De volta ao Brasi em 1972, Hermeto se estabeleceu em Bangu – bairro da zona oeste da cidade do Rio de Janeiro (RJ) – e, de lá, fez o QG do sons, dividindo a casa com Ilza da Silva, a Dona Ilza, mulher com quem o músico viveu durante durante 46 anos até a morte dela, em 2000, tendo gerado seis filhos ao longo da união com Ilza, musa do último álbum do artista, Pra você, Ilza (2024).
A discografia do instrumentista inclui álbuns fundamentais como A música livre de Hermeto Pascoal (1973) – disco em que apresentou Bebê, futuro standard da obra autoral do compositor, e mostrou outra possibilidade de voo para a toada Asa branca (Luiz Gonzaga e Humberto Teixeira, 1947) – e Slaves masses (1977), este gravado nos Estados Unidos com som tirado de porco.

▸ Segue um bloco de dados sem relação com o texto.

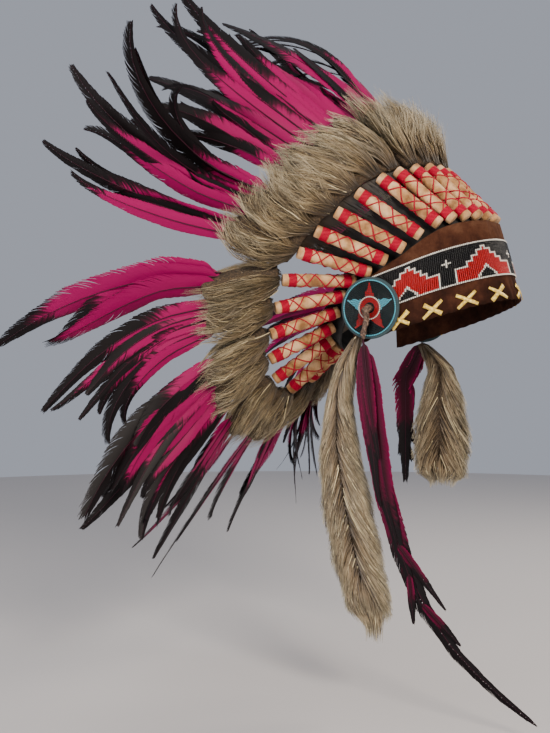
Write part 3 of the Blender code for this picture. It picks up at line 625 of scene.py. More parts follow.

Sim, mesmo radicado no Brasil, Hermeto Pascoal foi cidadão do mundo por ter feito uma música do mundo, ainda que sempre carregasse na gênese as lições aprendidas de forma autodidata, ainda menino e adolescente, na cidade natal de Lagoa da Canoa (AL).
Mesmo tendo sido um músico singular, Hermeto Pascoal gostava de trabalhar em grupo. Álbuns como Lagoa da Canoa, Município de Arapiraca (1984), Brasil universo (1986) e Só não toca quem não quer (1987) foram creditados a Hermeto Pascoal & Grupo.
Sozinho ou em grupo, o mago Hermeto Pascoal fez do mundo uma oficina de sons que expandiram a percepção musical e pôs o artista no panteão dos maiores criadores musicais da história em todos os tempos.